When you have Martin Scorsese producing and Stephen Frears directing you are bound to get something intriguing, and The Grifters is just that. It’s a Neo-Noir starring John Cusack (no Lloyd Dobler), Angelica Huston and Annette Benning. It’s got everything you can expect with a title like that from small-time swindling and horse races in La Jolla to deadly Femme Fatales with shady intent.
The film really has three stars in the above, but at the center of it is young grifter Roy (Cusack) who has been doing nicely for himself ever since he went off on his own. But his type of life does not come without a price. Lilly (Huston) is an old vet who has worked all the angles for a long time and now she is in the service of one tyrant of a bookie named Bobo. She hasn’t seen her son for 8 years, and all of sudden she comes back into his life finding him in need of medical attention. Their reunion is far from civil.

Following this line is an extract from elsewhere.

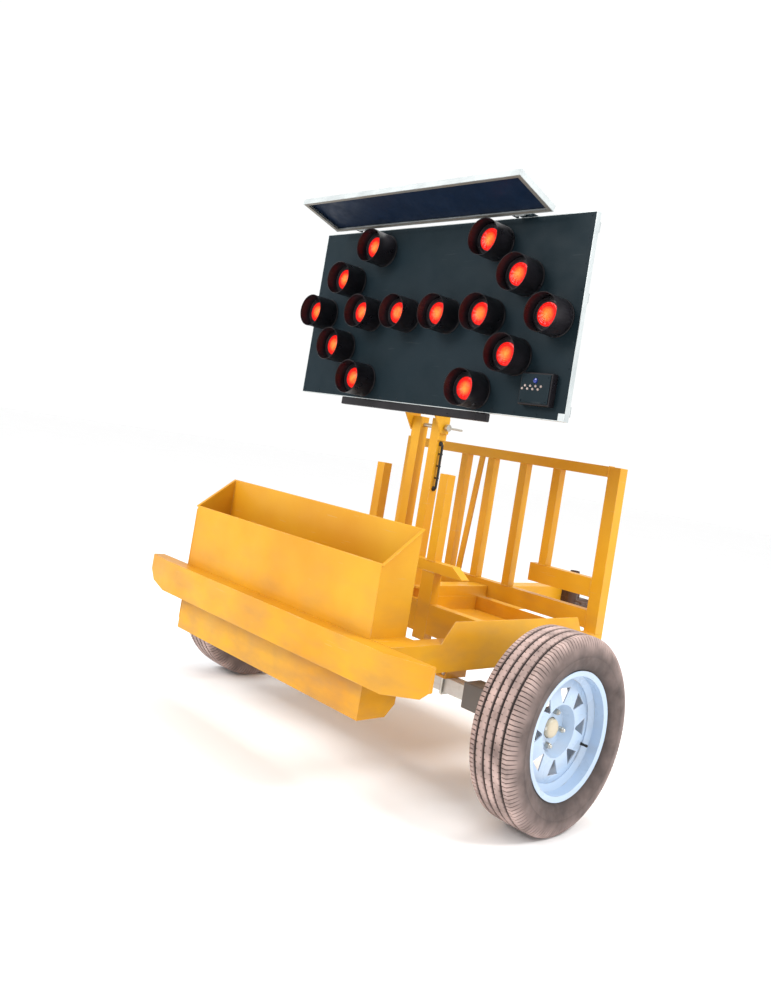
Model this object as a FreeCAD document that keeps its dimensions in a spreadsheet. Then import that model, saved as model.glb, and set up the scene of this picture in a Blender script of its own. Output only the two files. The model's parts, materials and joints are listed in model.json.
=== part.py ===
import FreeCAD, Part
import os
import re
import Sketcher

# Arrow board trailer, millimetres.  X is across the trailer, +Y is the towing
# direction and Z is up, with the ground at Z = 0 and X = 0 on the centre line.
doc = FreeCAD.newDocument("arrow_board_trailer")
sheet = doc.addObject("Spreadsheet::Sheet", "Params")
aliases = []
nodes = []
TURNS = {
    "+x": FreeCAD.Rotation(FreeCAD.Vector(0, 1, 0), 90),
    "-x": FreeCAD.Rotation(FreeCAD.Vector(0, 1, 0), -90),
    "+y": FreeCAD.Rotation(FreeCAD.Vector(1, 0, 0), -90),
    "-y": FreeCAD.Rotation(FreeCAD.Vector(1, 0, 0), 90),
    "+z": FreeCAD.Rotation(),
    "-z": FreeCAD.Rotation(FreeCAD.Vector(1, 0, 0), 180),
}
LENGTHS = ("Length", "Width", "Height")
VENT_COUNT = 8
NUT_COUNT = 4
FULL_TURN = 360


def size(name, value):
    """Store one driving size in the sheet under a word alias."""
    aliases.append(name)
    cell = "A%d" % len(aliases)
    sheet.set(cell, str(value))
    sheet.setAlias(cell, name)


def named(text):
    """Write a rule of plain aliases as an expression on the sheet."""
    return re.sub(r"[a-z][a-z_0-9]*", lambda word: "Params." + word.group(0), str(text))


def number(text):
    """The present value of a rule."""
    sheet.recompute()
    return float(sheet.evalExpression(named(text)))


def place(item, point, way="+z"):
    """Bind the position of an object, with its own Z turned to face one way."""
    item.Placement = FreeCAD.Placement(FreeCAD.Vector(), TURNS[way])
    for axis, text in zip("xyz", point):
        item.setExpression("Placement.Base." + axis, named(text))
    return item


def node(item, name):
    """Name a finished sub-part."""
    item.Label = name
    nodes.append(item)
    return item


def mirrored(name, source):
    """The other side's copy, across the centre plane."""
    item = doc.addObject("Part::Mirroring", name)
    item.Source = source
    item.Normal = FreeCAD.Vector(1, 0, 0)
    return item


def pair(name, item):
    """The same sub-part on the right and, mirrored, on the left."""
    node(item, name + "_right")
    node(mirrored(name + "_left_shape", item), name + "_left")


def box(name, low, high):
    """A block between two corners."""
    item = doc.addObject("Part::Box", name)
    for prop, start, end in zip(LENGTHS, low, high):
        item.setExpression(prop, named("(%s) - (%s)" % (end, start)))
    return place(item, low)


def rod(name, start, way, radius, length):
    """A round bar from a start point along one way."""
    item = doc.addObject("Part::Cylinder", name)
    item.setExpression("Radius", named(radius))
    item.setExpression("Height", named(length))
    return place(item, start, way)


def fuse(name, parts):
    item = doc.addObject("Part::MultiFuse", name)
    item.Shapes = parts
    item.Refine = True
    return item


def cut(name, base, tools):
    item = doc.addObject("Part::Cut", name)
    item.Base = base
    item.Tool = tools[0] if len(tools) == 1 else fuse(name + "_tools", tools)
    item.Refine = True
    return item


def common(name, first, second):
    item = doc.addObject("Part::MultiCommon", name)
    item.Shapes = [first, second]
    item.Refine = True
    return item


def group(name, parts):
    item = doc.addObject("Part::Compound", name)
    item.Links = parts
    return item


def copies(name, source, points):
    """Copies of one object, each moved by a point, as one group."""
    links = []
    for index, point in enumerate(points):
        link = doc.addObject("App::Link", "%s_%d" % (name, index + 1))
        link.LinkedObject = source
        link.LinkTransform = True
        place(link, point)
        links.append(link)
    return group(name, links)


def tube(name, low, high, wall, axis):
    """A rectangular tube along one axis, open at both ends."""
    start = list(low)
    end = list(high)
    for index, letter in enumerate("xyz"):
        step = "-(%s)" % wall if letter == axis else "(%s)" % wall
        start[index] = "(%s) + %s" % (low[index], step)
        end[index] = "(%s) - %s" % (high[index], step)
    outer = box(name + "_outside", low, high)
    return cut(name, outer, [box(name + "_inside", start, end)])


def pipe(name, start, way, radius, bore, length):
    """A round tube: a bar with its bore taken out."""
    outer = rod(name + "_outside", start, way, radius, length)
    return cut(name, outer, [rod(name + "_inside", start, way, bore, length)])


def outline(sketch, points):
    """A closed outline whose corners are all held by rules."""
    corners = [FreeCAD.Vector(number(across), number(along), 0) for across, along in points]
    count = len(points)
    for index in range(count):
        sketch.addGeometry(Part.LineSegment(corners[index], corners[(index + 1) % count]))
    for index in range(count):
        sketch.addConstraint(Sketcher.Constraint("Coincident", index, 2, (index + 1) % count, 1))
    for index, point in enumerate(points):
        for kind, text in zip(("DistanceX", "DistanceY"), point):
            limit = Sketcher.Constraint(kind, -1, 1, index, 1, number(text))
            sketch.setExpression("Constraints[%d]" % sketch.addConstraint(limit), named(text))


def sketched(name, role, points):
    """A new body with one outline sketched on an origin plane."""
    body = doc.addObject("PartDesign::Body", name)
    sketch = body.newObject("Sketcher::SketchObject", name + "_sketch")
    plane = [item for item in body.Origin.OriginFeatures if item.Role == role][0]
    sketch.AttachmentSupport = [(plane, "")]
    sketch.MapMode = "FlatFace"
    outline(sketch, points)
    return body, sketch


def prism(name, plane, points, start, end):
    """An outline in XY, XZ or YZ padded from one level to another along the third axis."""
    body, sketch = sketched(name, plane + "_Plane", points)
    pad = body.newObject("PartDesign::Pad", name + "_pad")
    pad.Profile = sketch
    pad.Reversed = plane == "XZ"
    pad.setExpression("Length", named("(%s) - (%s)" % (end, start)))
    sketch.Visibility = False
    axis = {"XY": "z", "XZ": "y", "YZ": "x"}[plane]
    body.setExpression("Placement.Base." + axis, named(start))
    return body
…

Then last but not least is the despicable Myra (Benning) who seduces her way into the hearts and the wallets of many men. Now she’s with Roy but before there was another con man and she is far from exclusive using her sexual wiles to get anything and everything she wants. It’s not surprising Lilly can’t stand her guts. No one could. If he’s honest not even Roy. Soon enough Lilly poisons him towards Myra and the seductress wants revenge and she seemingly gets it.
What follows involves lots of blood, lots of money, and a descent deeper towards a hellish conclusion that feels hollow and cold. Elmer Bernstein’s score accentuates the mood with a tense and altogether creepy string section. As far as character dynamics, go this has to be the strangest triangles around. Each one of these confidence tricksters is a grifter and each one has a slightly different angle. However, when it’s all said and done only one of them can come out on top even if they didn’t want it to end that way. That’s just the way things go. There is no turning back, only running away for dear life.
The three leads played their roles to a tee and The Grifters proved generally engaging even if all the questions were not answered with loose ends still to be tied up. It also blends the general themes and outlook of noir with a setting that almost feels anachronistic at times. It’s hardly a complaint though and maybe things are better this way anyhow.